**Records shown**
•••

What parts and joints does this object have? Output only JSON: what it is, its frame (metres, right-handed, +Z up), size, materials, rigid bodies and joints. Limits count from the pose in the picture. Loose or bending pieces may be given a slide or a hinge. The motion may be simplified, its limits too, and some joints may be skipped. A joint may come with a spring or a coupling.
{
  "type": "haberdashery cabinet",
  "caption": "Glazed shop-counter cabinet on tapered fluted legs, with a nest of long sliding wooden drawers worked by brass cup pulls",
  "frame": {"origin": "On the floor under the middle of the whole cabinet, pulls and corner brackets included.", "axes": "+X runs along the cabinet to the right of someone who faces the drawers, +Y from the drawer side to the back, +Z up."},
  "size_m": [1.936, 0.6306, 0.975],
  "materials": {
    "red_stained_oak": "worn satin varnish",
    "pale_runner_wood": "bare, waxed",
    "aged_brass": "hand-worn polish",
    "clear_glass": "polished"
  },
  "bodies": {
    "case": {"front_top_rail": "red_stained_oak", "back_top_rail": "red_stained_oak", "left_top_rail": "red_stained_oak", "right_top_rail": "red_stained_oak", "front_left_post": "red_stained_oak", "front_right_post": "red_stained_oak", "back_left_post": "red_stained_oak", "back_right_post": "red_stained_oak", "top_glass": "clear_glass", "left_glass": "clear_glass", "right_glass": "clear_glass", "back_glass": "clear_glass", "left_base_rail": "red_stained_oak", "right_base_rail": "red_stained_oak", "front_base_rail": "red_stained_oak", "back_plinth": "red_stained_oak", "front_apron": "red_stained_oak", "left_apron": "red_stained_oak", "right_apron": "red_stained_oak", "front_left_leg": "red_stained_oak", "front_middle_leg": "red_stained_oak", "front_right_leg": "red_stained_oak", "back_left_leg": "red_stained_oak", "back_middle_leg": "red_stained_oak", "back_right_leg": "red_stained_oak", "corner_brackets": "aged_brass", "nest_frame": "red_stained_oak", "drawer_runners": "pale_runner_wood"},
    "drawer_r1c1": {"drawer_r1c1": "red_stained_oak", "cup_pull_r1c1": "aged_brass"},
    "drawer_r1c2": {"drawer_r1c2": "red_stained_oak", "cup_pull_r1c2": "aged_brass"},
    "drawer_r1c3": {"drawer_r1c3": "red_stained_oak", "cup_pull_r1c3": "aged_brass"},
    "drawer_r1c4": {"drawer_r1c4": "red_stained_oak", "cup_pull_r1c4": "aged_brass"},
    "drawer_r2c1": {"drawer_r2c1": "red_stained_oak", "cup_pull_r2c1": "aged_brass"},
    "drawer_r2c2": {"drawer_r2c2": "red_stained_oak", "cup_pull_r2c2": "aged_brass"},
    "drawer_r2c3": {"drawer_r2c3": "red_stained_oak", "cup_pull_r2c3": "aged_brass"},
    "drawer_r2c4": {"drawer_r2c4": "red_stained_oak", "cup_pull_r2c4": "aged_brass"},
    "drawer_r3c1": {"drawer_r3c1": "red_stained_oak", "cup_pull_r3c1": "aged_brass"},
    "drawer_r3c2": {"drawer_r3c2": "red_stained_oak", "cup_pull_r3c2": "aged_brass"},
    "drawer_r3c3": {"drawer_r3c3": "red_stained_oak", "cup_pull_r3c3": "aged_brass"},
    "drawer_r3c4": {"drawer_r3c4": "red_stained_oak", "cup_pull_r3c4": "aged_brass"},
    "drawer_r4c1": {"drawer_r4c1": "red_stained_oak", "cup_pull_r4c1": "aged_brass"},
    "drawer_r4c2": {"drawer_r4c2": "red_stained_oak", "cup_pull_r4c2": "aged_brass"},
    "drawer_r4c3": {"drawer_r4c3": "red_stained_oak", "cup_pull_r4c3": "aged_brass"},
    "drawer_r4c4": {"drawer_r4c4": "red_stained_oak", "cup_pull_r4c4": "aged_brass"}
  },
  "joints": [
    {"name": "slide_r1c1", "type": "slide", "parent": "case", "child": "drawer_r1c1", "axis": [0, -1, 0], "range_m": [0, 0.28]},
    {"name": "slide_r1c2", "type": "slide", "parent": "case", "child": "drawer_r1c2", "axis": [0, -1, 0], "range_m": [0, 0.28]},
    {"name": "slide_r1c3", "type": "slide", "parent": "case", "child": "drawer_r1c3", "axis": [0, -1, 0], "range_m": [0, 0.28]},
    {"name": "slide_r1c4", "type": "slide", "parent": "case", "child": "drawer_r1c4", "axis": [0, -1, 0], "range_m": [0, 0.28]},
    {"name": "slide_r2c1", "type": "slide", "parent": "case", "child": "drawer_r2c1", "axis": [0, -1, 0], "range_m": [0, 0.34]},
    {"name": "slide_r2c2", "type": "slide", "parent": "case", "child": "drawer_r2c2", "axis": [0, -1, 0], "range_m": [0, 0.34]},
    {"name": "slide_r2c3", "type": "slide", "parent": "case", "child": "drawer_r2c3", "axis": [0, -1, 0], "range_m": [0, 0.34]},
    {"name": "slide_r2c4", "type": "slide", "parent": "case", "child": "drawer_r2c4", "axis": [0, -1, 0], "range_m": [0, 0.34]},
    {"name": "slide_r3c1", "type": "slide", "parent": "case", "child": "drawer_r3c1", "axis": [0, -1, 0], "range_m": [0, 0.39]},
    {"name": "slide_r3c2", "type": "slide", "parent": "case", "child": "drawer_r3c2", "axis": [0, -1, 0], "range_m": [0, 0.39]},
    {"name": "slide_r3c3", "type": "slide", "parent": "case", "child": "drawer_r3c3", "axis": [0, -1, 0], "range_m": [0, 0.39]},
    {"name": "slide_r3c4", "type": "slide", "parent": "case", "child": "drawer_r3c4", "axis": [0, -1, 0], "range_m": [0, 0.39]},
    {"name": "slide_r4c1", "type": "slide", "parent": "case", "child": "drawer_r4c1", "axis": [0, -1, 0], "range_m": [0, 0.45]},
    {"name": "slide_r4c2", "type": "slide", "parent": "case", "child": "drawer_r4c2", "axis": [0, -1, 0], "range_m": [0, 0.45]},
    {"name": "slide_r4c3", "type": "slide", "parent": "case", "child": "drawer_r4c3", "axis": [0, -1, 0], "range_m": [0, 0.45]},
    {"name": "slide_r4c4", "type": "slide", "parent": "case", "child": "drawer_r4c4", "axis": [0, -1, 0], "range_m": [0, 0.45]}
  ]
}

•••

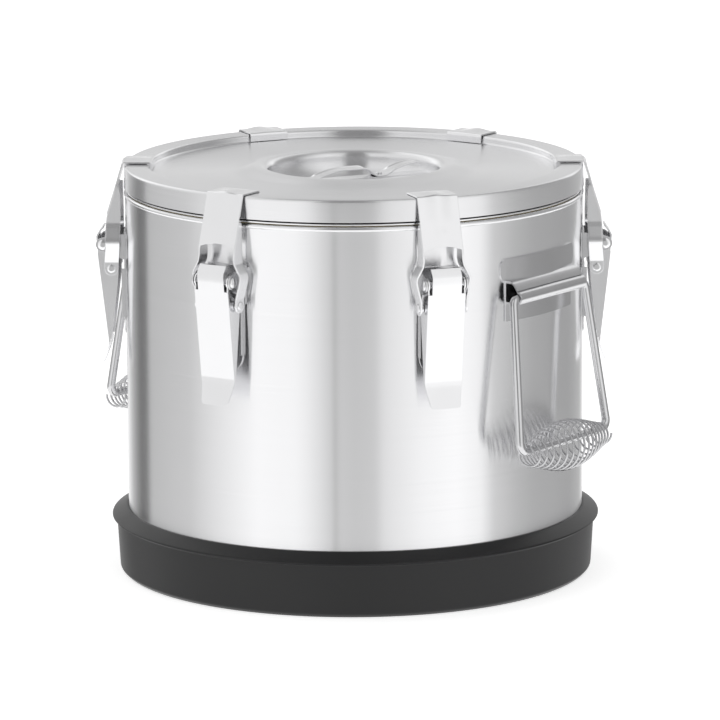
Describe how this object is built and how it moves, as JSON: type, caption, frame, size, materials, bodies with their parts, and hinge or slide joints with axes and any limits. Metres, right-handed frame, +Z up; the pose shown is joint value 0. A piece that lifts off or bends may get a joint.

•••

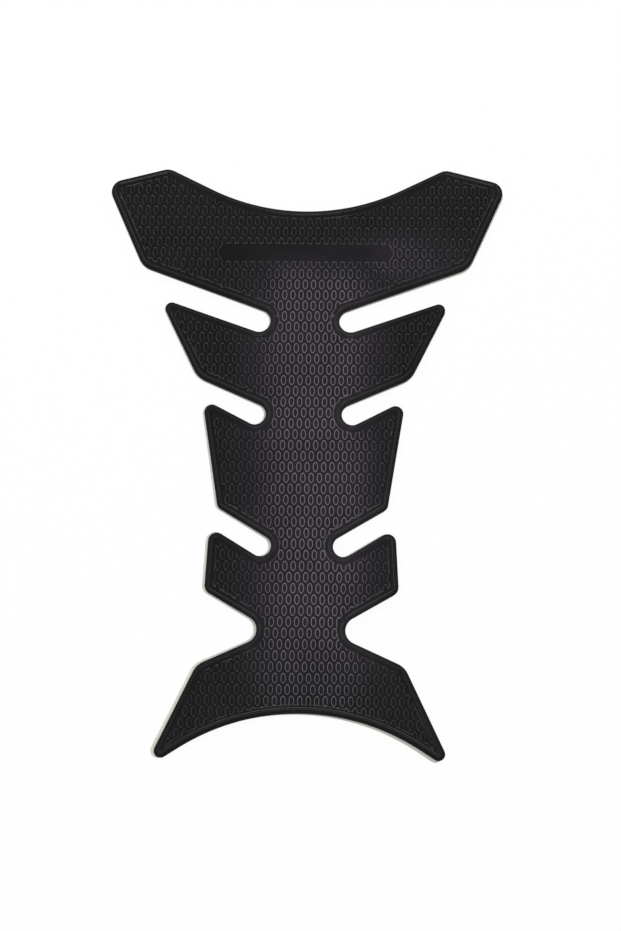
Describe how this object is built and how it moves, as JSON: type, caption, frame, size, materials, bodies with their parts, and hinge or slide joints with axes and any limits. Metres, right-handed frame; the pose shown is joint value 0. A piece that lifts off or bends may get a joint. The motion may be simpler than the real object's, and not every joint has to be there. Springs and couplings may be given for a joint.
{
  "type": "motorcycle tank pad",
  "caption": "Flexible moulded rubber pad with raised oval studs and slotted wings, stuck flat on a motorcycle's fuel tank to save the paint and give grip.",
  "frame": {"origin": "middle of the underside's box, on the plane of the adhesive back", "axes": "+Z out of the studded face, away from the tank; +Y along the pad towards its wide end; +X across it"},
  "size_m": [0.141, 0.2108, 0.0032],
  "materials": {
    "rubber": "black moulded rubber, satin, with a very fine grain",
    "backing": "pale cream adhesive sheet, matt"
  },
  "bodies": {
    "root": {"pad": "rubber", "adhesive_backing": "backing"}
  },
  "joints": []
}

•••

**Task prompt**
In the entries above, find every line holding the word "Describe" and copy it out.

**Worked solution**
Describe how this object is built and how it moves, as JSON: type, caption, frame, size, materials, bodies with their parts, and hinge or slide joints with axes and any limits. Metres, right-handed frame, +Z up; the pose shown is joint value 0. A piece that lifts off or bends may get a joint.
Describe how this object is built and how it moves, as JSON: type, caption, frame, size, materials, bodies with their parts, and hinge or slide joints with axes and any limits. Metres, right-handed frame; the pose shown is joint value 0. A piece that lifts off or bends may get a joint. The motion may be simpler than the real object's, and not every joint has to be there. Springs and couplings may be given for a joint.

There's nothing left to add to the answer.